- Directions -
Tally the lines that include "picture". Output the number only.

(Entries from a dataset)
=-=-=-=-=

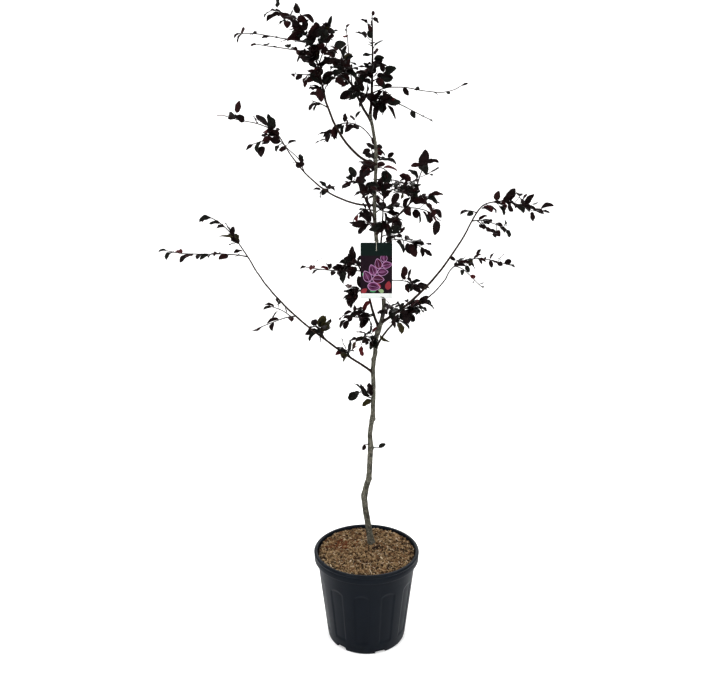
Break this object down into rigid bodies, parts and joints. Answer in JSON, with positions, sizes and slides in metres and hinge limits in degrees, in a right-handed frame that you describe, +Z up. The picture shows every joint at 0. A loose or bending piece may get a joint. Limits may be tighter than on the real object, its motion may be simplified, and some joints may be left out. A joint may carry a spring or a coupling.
{
  "type": "potted young copper beech tree",
  "caption": "Young copper beech in a round nursery pot: slim grey trunk, spreading boughs and dark purple leaves, with a plain hang tag tied to the trunk.",
  "frame": {"origin": "centre of the pot's flat underside, on the surface that it stands on", "axes": "+Z up the tree, -Y towards the side that the tag faces, +X to the right seen from there"},
  "size_m": [1.4029, 0.7189, 2.3857],
  "materials": {
    "pot_plastic": "moulded, slightly shiny",
    "potting_mix": "coarse bark chips",
    "grey_bark": "smooth grey bark with pale specks",
    "bough_bark": "smooth brown-grey young bark",
    "copper_foliage": "dark purple leaves, slightly glossy",
    "tag_card": "printed card with a satin face",
    "tag_tie": "thin pale cord"
  },
  "bodies": {
    "root": {"back_bough": "bough_bark", "fork_left_bough": "bough_bark", "front_bough": "bough_bark", "hang_tag": "tag_card", "leader": "bough_bark", "leaves_above_tag": "copper_foliage", "leaves_arching_twig": "copper_foliage", "leaves_back": "copper_foliage", "leaves_back_high": "copper_foliage", "leaves_back_inner": "copper_foliage", "leaves_fork_left": "copper_foliage", "leaves_fork_left_side": "copper_foliage", "leaves_front": "copper_foliage", "leaves_front_left_low": "copper_foliage", "leaves_front_right_low": "copper_foliage", "leaves_knot": "copper_foliage", "leaves_knot_left": "copper_foliage", "leaves_leader": "copper_foliage", "leaves_leader_left": "copper_foliage", "leaves_leader_right": "copper_foliage", "leaves_leader_right_low": "copper_foliage", "leaves_left_low": "copper_foliage", "leaves_left_small": "copper_foliage", "leaves_low_left_foot": "copper_foliage", "leaves_low_left_inner": "copper_foliage", "leaves_low_left_side": "copper_foliage", "leaves_low_left_tip": "copper_foliage", "leaves_lowest": "copper_foliage", "leaves_mid_left_inner": "copper_foliage", "leaves_mid_left_side": "copper_foliage", "leaves_mid_left_tip": "copper_foliage", "leaves_mid_right": "copper_foliage", "leaves_mid_right_high": "copper_foliage", "leaves_mid_right_inner": "copper_foliage", "leaves_mid_right_low": "copper_foliage", "leaves_right_low_inner": "copper_foliage", "leaves_right_low_side": "copper_foliage", "leaves_right_low_tip": "copper_foliage", "leaves_right_mid": "copper_foliage", "leaves_right_second": "copper_foliage", "leaves_right_second_foot": "copper_foliage", "leaves_right_second_inner": "copper_foliage", "leaves_second_leader": "copper_foliage", "leaves_trunk_high_left": "copper_foliage", "leaves_trunk_high_right": "copper_foliage", "leaves_trunk_left": "copper_foliage", "leaves_trunk_right": "copper_foliage", "leaves_upper_left": "copper_foliage", "leaves_upper_left_foot": "copper_foliage", "low_left_bough": "bough_bark", "mid_left_bough": "bough_bark", "mid_right_bough": "bough_bark", "pot": "pot_plastic", "potting_mix": "potting_mix", "right_low_bough": "bough_bark", "right_second_bough": "bough_bark", "second_leader": "bough_bark", "tag_tie": "tag_tie", "trunk": "grey_bark", "upper_left_bough": "bough_bark"}
  },
  "joints": []
}
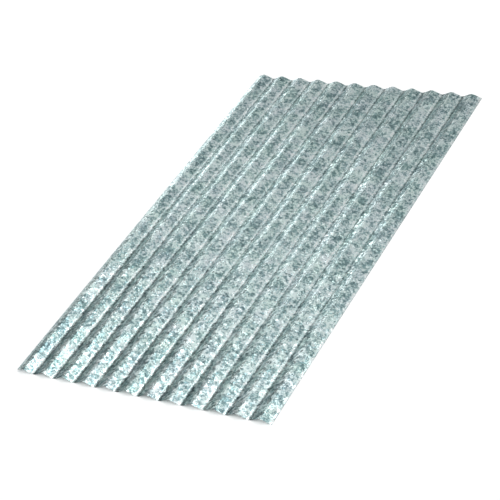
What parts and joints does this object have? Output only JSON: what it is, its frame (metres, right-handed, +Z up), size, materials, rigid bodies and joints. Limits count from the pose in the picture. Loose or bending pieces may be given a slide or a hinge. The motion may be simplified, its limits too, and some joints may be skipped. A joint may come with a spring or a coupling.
{
  "type": "corrugated metal sheet",
  "caption": "Flat-lying sheet of galvanised steel rolled to an arc-and-tangent wave, for roofing, cladding and fencing.",
  "frame": {"origin": "middle of the overall box, on the level that the undersides of the valleys rest on", "axes": "+Y along the waves, +X across them towards the wide side lip, +Z up out of the sheet's weather face"},
  "size_m": [0.7982, 1.5, 0.0127],
  "materials": {
    "galvanised_steel": "hot-dip galvanised with a regular zinc spangle, unpainted"
  },
  "bodies": {
    "root": {"corrugated_sheet": "galvanised_steel"}
  },
  "joints": []
}
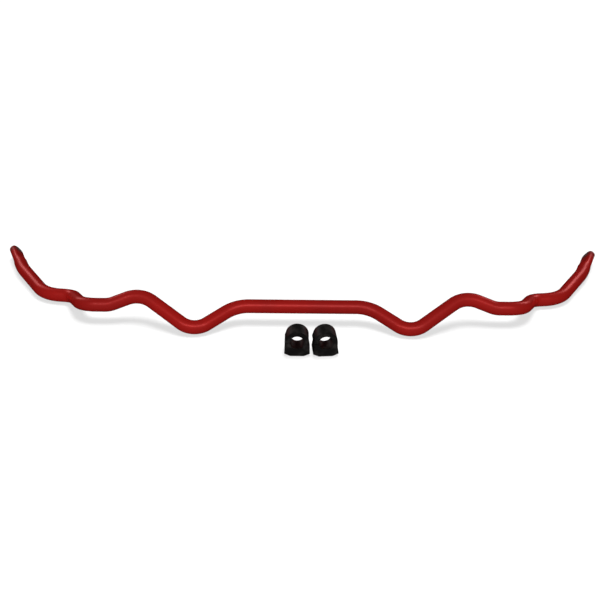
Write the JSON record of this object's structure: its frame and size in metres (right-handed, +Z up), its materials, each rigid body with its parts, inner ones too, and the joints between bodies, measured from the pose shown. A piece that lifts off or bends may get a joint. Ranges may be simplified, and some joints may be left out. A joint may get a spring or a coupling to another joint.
{
  "type": "sway bar with pivot bushings",
  "caption": "Solid anti-roll (sway) bar bent round its neighbours, with flattened drilled ends, and two loose split D-section pivot bushings.",
  "frame": {"origin": "on the floor under the middle of the whole set's box", "axes": "+X along the bar's torsion axis, +Y the way the arms run, +Z up"},
  "size_m": [1.2956, 0.4092, 0.0633],
  "materials": {
    "red_powder_coat": "semi-gloss powder coat",
    "black_rubber": "satin moulded"
  },
  "bodies": {
    "bar": {"sway_bar": "red_powder_coat"},
    "left_bushing": {"bushing_left": "black_rubber"},
    "right_bushing": {"bushing_right": "black_rubber"}
  },
  "joints": [
    {"name": "left_bushing_lift", "type": "slide", "parent": "bar", "child": "left_bushing", "axis": [0, 0, 1], "range_m": [0, 0.15]},
    {"name": "right_bushing_lift", "type": "slide", "parent": "bar", "child": "right_bushing", "axis": [0, 0, 1], "range_m": [0, 0.15]}
  ]
}
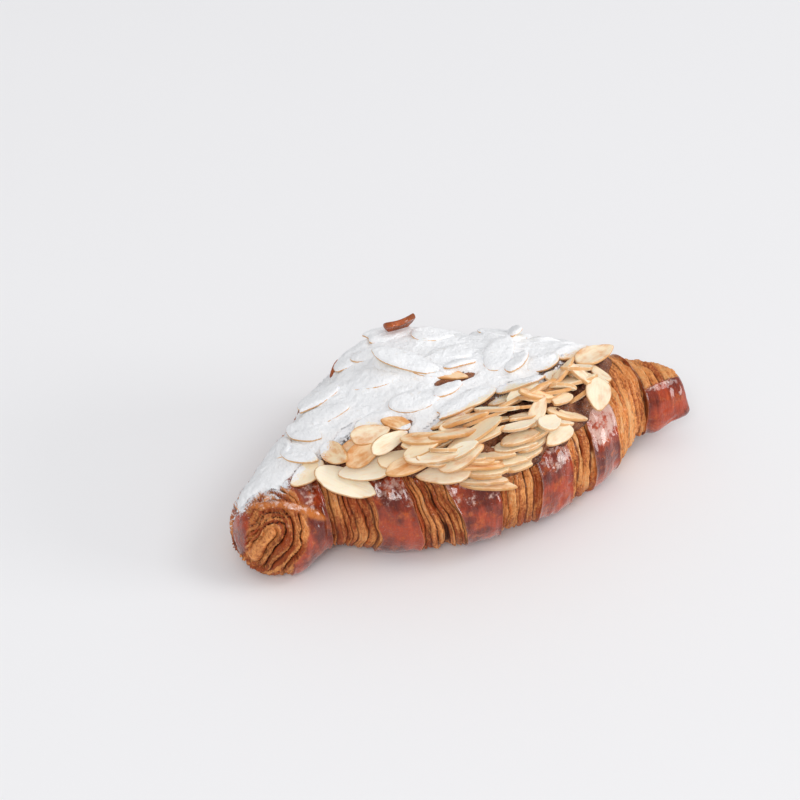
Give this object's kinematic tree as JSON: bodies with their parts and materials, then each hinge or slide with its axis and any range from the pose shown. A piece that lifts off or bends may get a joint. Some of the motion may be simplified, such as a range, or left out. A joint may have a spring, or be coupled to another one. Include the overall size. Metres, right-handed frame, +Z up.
{
  "type": "almond croissant",
  "caption": "Rolled crescent pastry with a glossy layered crust, almond cream on top and a scatter of sliced almonds.",
  "frame": {"origin": "on the table, under the middle of the whole pastry's bounding box", "axes": "+X along the roll from its blunt left tip to its slim right tip, +Y to the back where the roll bulges, +Z up"},
  "size_m": [0.167, 0.0924, 0.05],
  "materials": {
    "dough": "egg-washed baked croissant dough, glossy red-brown on the skin bands and matt golden on the exposed layers",
    "cream": "baked almond cream, brown and crumbly",
    "almond": "toasted sliced almond, partly under icing sugar"
  },
  "bodies": {
    "root": {"croissant_dough": "dough", "almond_cream": "cream", "almond_slice_01": "almond", "almond_slice_02": "almond", "almond_slice_03": "almond", "almond_slice_04": "almond", "almond_slice_05": "almond", "almond_slice_06": "almond", "almond_slice_07": "almond", "almond_slice_08": "almond", "almond_slice_09": "almond", "almond_slice_10": "almond", "almond_slice_11": "almond", "almond_slice_12": "almond", "almond_slice_13": "almond", "almond_slice_14": "almond", "almond_slice_15": "almond", "almond_slice_16": "almond", "almond_slice_17": "almond", "almond_slice_18": "almond", "almond_slice_19": "almond", "almond_slice_20": "almond", "almond_slice_21": "almond", "almond_slice_22": "almond", "almond_slice_23": "almond", "almond_slice_24": "almond", "almond_slice_25": "almond", "almond_slice_26": "almond", "almond_slice_27": "almond", "almond_slice_28": "almond", "almond_slice_29": "almond", "almond_slice_30": "almond", "almond_slice_31": "almond", "almond_slice_32": "almond", "almond_slice_33": "almond", "almond_slice_34": "almond", "almond_slice_35": "almond", "almond_slice_36": "almond", "almond_slice_37": "almond", "almond_slice_38": "almond", "almond_slice_39": "almond", "almond_slice_40": "almond", "almond_slice_41": "almond", "almond_slice_42": "almond", "almond_slice_43": "almond", "almond_slice_44": "almond", "almond_slice_45": "almond", "almond_slice_46": "almond", "almond_slice_47": "almond", "almond_slice_48": "almond", "almond_slice_49": "almond", "almond_slice_50": "almond", "almond_slice_51": "almond", "almond_slice_52": "almond", "almond_slice_53": "almond", "almond_slice_54": "almond", "almond_slice_55": "almond", "almond_slice_56": "almond", "almond_slice_57": "almond", "almond_slice_58": "almond"}
  },
  "joints": []
}
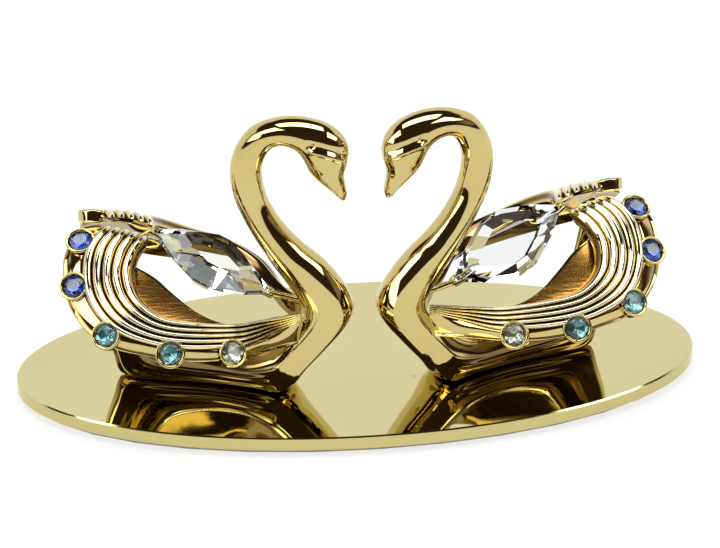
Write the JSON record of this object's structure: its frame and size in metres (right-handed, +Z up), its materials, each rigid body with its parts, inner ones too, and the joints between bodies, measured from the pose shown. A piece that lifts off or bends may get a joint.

=-=-=-=-=

- Correct answer -
2